_Request_
Repeat each line word for word.

(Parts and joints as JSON)
>>>>

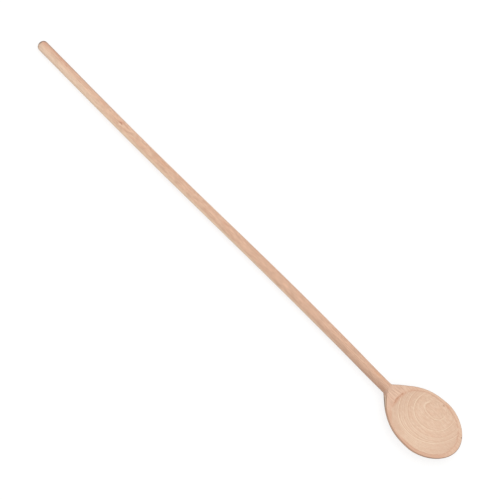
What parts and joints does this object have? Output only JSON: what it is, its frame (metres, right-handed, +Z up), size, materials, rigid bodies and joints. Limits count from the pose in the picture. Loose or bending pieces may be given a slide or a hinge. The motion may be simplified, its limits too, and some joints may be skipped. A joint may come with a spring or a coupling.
{
  "type": "stirring spoon",
  "caption": "Long wooden stirring spoon: flat-faced oval head with a shallow hollow and a domed back, on a slim round handle with a rounded end, held by a glued spigot.",
  "frame": {"origin": "under the middle of the spoon's bounding box, on the surface that it lies on", "axes": "+X from the end of the handle towards the tip of the bowl, +Z up and out of the hollow, +Y across the bowl"},
  "size_m": [0.8, 0.0844, 0.0198],
  "materials": {
    "head_wood": "raw pale beech, sanded smooth, not varnished",
    "handle_wood": "raw beech, turned and sanded, slightly darker than the head",
    "glue": "cured wood glue, dull and slightly yellow"
  },
  "bodies": {
    "root": {"spoon_head": "head_wood", "handle": "handle_wood", "glue_film": "glue"}
  },
  "joints": []
}
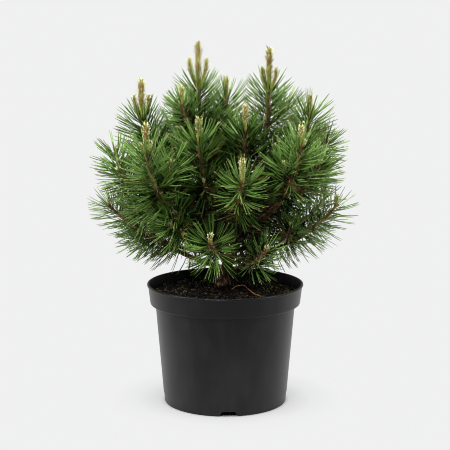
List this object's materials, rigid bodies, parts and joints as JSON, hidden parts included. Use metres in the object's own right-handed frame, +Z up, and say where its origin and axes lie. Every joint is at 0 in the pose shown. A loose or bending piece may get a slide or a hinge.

<<<<

_Response to the exercise_
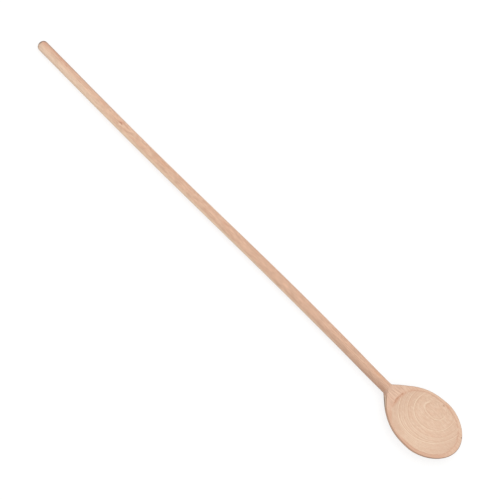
What parts and joints does this object have? Output only JSON: what it is, its frame (metres, right-handed, +Z up), size, materials, rigid bodies and joints. Limits count from the pose in the picture. Loose or bending pieces may be given a slide or a hinge. The motion may be simplified, its limits too, and some joints may be skipped. A joint may come with a spring or a coupling.
{
  "type": "stirring spoon",
  "caption": "Long wooden stirring spoon: flat-faced oval head with a shallow hollow and a domed back, on a slim round handle with a rounded end, held by a glued spigot.",
  "frame": {"origin": "under the middle of the spoon's bounding box, on the surface that it lies on", "axes": "+X from the end of the handle towards the tip of the bowl, +Z up and out of the hollow, +Y across the bowl"},
  "size_m": [0.8, 0.0844, 0.0198],
  "materials": {
    "head_wood": "raw pale beech, sanded smooth, not varnished",
    "handle_wood": "raw beech, turned and sanded, slightly darker than the head",
    "glue": "cured wood glue, dull and slightly yellow"
  },
  "bodies": {
    "root": {"spoon_head": "head_wood", "handle": "handle_wood", "glue_film": "glue"}
  },
  "joints": []
}
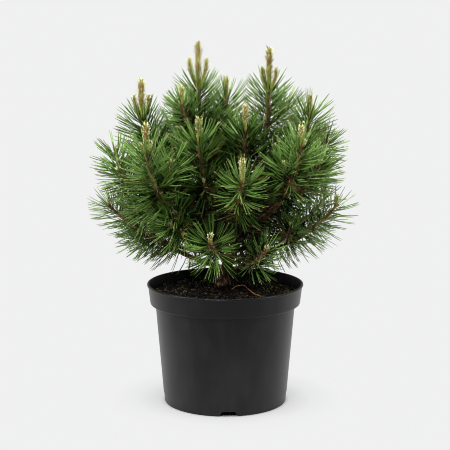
List this object's materials, rigid bodies, parts and joints as JSON, hidden parts included. Use metres in the object's own right-handed frame, +Z up, and say where its origin and axes lie. Every joint is at 0 in the pose shown. A loose or bending piece may get a slide or a hinge.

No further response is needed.